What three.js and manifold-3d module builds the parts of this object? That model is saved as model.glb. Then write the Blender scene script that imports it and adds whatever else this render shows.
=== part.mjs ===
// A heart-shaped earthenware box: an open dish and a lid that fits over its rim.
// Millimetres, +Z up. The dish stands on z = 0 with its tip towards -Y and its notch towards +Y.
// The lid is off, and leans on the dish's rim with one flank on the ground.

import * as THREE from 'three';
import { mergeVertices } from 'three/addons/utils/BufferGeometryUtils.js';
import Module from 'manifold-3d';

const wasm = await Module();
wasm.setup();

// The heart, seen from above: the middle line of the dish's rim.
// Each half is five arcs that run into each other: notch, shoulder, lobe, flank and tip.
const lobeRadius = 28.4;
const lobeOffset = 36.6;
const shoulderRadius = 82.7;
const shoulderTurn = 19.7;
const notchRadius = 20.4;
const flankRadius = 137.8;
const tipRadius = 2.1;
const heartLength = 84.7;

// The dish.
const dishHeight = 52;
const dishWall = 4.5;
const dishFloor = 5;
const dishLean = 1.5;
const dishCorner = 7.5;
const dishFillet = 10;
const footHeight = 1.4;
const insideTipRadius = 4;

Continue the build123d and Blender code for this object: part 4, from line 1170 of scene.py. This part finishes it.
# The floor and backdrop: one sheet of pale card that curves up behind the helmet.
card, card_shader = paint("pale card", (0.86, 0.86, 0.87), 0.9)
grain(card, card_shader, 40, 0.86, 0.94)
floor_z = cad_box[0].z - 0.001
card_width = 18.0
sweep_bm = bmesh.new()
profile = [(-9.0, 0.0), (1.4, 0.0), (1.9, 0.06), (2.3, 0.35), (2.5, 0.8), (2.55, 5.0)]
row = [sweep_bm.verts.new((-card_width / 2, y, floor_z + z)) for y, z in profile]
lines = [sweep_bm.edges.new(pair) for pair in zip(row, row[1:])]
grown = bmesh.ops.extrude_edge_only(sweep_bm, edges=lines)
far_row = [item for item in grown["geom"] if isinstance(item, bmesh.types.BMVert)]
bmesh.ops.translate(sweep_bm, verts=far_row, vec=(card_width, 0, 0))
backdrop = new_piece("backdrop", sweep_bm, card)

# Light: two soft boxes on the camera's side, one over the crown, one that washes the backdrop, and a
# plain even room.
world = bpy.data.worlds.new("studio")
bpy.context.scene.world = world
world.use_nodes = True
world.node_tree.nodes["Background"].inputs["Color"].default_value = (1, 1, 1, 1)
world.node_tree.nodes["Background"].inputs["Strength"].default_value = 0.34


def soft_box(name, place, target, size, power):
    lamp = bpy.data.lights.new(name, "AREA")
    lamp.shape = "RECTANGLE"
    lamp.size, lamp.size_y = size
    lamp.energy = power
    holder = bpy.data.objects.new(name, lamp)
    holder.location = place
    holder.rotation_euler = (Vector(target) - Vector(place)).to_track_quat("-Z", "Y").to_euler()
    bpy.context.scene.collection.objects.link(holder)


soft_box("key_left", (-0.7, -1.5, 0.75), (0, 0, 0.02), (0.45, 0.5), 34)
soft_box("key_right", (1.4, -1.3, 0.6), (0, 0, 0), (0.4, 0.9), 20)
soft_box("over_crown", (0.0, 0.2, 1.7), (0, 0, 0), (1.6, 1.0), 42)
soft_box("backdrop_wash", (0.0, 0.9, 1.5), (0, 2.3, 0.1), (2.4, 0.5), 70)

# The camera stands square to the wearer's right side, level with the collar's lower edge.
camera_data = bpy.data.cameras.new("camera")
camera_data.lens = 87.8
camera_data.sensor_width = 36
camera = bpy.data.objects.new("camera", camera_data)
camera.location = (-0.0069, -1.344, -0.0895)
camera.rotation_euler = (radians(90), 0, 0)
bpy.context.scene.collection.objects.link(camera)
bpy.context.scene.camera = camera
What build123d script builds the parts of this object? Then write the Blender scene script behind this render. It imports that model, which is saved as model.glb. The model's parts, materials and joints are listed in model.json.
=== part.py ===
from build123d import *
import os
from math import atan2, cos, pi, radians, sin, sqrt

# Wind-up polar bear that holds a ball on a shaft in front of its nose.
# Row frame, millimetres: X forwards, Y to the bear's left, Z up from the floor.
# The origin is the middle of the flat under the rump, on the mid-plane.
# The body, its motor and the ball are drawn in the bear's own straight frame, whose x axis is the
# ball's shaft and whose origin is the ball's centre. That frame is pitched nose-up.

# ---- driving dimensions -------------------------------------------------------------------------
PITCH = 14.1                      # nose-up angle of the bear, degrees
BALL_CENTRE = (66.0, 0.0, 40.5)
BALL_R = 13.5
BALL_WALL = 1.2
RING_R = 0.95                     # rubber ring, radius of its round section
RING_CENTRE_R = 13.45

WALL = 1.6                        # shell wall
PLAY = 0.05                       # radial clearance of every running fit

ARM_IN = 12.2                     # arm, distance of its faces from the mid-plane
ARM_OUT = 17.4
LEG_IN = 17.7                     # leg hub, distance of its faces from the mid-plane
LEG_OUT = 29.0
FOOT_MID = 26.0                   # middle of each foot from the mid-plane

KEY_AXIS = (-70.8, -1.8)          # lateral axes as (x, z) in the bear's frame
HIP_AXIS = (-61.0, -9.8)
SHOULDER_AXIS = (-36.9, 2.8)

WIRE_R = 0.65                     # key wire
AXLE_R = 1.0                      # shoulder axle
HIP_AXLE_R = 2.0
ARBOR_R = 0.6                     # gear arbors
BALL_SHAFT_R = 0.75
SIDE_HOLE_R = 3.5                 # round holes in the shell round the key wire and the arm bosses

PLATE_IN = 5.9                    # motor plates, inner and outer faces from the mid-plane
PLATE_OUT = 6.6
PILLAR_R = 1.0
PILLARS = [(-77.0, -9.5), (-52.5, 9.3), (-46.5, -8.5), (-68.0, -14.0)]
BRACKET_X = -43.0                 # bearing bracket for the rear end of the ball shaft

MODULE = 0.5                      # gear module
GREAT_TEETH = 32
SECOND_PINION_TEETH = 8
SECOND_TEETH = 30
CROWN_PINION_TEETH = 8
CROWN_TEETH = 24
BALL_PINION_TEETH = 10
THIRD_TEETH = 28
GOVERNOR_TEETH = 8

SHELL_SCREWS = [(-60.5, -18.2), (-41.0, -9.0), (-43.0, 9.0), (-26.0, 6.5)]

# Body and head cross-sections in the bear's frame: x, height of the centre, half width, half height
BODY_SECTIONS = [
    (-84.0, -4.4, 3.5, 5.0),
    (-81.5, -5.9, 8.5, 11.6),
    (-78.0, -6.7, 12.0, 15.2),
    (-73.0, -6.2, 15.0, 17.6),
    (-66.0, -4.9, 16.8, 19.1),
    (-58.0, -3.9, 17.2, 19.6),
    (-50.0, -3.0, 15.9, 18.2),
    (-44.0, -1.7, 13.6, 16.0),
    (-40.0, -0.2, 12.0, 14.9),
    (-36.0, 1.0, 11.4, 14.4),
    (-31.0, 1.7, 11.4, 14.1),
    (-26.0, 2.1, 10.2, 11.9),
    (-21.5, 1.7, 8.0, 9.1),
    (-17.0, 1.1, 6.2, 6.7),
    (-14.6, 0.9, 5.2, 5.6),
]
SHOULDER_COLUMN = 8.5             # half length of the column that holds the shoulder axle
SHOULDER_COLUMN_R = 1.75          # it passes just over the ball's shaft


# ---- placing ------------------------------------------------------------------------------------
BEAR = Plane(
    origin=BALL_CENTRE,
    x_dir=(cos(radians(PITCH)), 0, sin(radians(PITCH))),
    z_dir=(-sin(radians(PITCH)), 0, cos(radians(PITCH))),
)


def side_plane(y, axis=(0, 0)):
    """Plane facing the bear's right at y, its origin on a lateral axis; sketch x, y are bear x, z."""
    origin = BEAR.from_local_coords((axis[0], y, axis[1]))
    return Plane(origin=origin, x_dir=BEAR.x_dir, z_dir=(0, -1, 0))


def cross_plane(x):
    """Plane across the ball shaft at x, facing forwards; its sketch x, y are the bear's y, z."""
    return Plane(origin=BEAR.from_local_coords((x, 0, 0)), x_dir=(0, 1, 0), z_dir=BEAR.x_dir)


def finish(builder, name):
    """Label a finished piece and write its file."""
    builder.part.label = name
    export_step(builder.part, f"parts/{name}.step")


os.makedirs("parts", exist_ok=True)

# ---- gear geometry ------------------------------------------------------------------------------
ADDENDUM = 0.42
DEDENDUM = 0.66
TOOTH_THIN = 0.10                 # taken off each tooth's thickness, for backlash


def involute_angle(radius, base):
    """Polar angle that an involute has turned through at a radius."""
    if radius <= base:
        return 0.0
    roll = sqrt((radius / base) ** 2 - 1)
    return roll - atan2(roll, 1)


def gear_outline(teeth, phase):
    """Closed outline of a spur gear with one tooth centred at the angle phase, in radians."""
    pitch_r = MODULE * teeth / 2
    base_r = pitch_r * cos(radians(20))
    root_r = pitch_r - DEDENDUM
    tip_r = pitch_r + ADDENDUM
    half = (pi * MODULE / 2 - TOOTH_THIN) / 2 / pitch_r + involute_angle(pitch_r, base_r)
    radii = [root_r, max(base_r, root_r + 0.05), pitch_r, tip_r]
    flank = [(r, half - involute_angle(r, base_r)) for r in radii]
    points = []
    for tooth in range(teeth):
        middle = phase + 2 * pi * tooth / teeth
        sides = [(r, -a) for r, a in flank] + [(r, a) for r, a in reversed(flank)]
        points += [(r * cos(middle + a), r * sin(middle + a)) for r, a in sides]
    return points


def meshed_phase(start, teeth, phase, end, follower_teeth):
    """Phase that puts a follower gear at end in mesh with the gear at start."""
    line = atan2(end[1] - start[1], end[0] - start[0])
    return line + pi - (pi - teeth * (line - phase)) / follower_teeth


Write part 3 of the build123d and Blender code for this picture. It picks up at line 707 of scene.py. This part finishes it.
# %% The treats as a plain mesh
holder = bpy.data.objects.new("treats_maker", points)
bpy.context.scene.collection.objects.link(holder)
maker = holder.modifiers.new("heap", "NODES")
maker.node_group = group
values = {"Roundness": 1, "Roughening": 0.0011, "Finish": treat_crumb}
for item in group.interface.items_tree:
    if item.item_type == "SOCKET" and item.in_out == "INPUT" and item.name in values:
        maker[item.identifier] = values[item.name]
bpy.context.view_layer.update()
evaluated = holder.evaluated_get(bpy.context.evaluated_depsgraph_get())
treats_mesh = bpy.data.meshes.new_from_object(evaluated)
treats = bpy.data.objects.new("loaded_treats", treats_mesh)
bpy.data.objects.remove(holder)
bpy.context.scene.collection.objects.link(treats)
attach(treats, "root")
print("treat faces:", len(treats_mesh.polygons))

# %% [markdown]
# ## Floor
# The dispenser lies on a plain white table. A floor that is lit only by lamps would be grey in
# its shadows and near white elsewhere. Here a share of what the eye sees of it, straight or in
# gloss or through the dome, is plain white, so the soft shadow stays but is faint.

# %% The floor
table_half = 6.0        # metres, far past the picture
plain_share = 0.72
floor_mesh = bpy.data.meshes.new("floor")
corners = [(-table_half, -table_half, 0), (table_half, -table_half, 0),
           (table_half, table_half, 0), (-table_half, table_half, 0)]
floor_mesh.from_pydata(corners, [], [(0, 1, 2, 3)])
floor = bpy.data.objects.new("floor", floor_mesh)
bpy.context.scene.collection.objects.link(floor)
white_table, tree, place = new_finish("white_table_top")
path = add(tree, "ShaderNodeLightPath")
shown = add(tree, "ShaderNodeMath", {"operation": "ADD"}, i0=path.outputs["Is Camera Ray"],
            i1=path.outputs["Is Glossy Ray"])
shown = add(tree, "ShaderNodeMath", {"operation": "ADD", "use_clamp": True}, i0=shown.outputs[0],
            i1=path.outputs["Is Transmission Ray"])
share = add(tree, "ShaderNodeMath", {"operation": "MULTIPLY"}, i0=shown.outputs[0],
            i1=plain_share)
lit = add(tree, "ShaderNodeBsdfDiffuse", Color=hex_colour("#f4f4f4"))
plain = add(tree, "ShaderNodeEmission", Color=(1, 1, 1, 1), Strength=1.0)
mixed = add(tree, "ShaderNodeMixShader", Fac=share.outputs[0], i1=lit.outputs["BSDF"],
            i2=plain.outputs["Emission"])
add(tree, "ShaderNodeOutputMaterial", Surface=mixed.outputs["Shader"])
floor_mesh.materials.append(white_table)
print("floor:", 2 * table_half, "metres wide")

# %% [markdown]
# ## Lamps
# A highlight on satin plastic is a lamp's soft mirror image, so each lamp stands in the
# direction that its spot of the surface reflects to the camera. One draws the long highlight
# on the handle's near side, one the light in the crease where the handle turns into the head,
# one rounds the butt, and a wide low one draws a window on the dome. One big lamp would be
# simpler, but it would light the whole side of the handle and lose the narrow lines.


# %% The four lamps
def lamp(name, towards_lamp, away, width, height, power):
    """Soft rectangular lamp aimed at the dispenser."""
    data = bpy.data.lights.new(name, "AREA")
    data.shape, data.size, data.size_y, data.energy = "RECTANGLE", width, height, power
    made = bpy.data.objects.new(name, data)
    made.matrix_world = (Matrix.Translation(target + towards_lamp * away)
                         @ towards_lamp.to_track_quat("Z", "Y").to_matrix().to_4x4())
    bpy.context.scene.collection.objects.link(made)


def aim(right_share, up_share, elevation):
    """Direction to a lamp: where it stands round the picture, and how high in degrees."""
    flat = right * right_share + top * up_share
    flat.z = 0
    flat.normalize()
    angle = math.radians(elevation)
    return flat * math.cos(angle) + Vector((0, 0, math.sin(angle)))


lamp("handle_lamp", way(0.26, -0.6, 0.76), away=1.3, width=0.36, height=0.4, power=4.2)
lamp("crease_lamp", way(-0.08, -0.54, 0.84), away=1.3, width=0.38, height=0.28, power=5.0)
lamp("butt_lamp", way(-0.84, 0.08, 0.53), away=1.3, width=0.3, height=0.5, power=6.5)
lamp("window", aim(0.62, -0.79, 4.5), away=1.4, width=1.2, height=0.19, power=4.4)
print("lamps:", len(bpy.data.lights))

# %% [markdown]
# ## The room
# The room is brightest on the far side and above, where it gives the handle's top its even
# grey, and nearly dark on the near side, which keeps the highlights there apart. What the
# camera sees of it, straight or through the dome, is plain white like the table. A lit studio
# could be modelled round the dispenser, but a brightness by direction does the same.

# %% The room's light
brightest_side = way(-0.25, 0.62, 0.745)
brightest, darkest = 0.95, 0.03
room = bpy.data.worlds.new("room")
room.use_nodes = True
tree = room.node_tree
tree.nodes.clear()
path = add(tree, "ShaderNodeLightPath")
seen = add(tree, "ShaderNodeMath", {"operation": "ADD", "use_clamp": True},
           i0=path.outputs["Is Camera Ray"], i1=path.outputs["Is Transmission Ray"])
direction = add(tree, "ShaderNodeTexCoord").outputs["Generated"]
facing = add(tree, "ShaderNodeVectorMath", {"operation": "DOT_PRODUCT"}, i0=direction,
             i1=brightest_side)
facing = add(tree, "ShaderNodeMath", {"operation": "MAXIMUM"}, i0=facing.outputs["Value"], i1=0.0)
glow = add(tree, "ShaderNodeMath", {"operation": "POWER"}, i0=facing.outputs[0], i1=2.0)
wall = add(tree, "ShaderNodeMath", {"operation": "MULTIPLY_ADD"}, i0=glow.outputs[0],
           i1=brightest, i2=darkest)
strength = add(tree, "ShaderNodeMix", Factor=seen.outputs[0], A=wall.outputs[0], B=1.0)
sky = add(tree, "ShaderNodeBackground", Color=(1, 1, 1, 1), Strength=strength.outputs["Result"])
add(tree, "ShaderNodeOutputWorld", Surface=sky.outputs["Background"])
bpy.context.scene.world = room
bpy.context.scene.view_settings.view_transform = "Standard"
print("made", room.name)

== What is being asked ==
Working from the data above, extract solely the lines from the one containing "What build123d script" through the one containing "# ball's shaft", exactly as they appear, both included.

== Task answer ==
What build123d script builds the parts of this object? Then write the Blender scene script behind this render. It imports that model, which is saved as model.glb. The model's parts, materials and joints are listed in model.json.
=== part.py ===
from build123d import *
import os
from math import atan2, cos, pi, radians, sin, sqrt

# Wind-up polar bear that holds a ball on a shaft in front of its nose.
# Row frame, millimetres: X forwards, Y to the bear's left, Z up from the floor.
# The origin is the middle of the flat under the rump, on the mid-plane.
# The body, its motor and the ball are drawn in the bear's own straight frame, whose x axis is the
# ball's shaft and whose origin is the ball's centre. That frame is pitched nose-up.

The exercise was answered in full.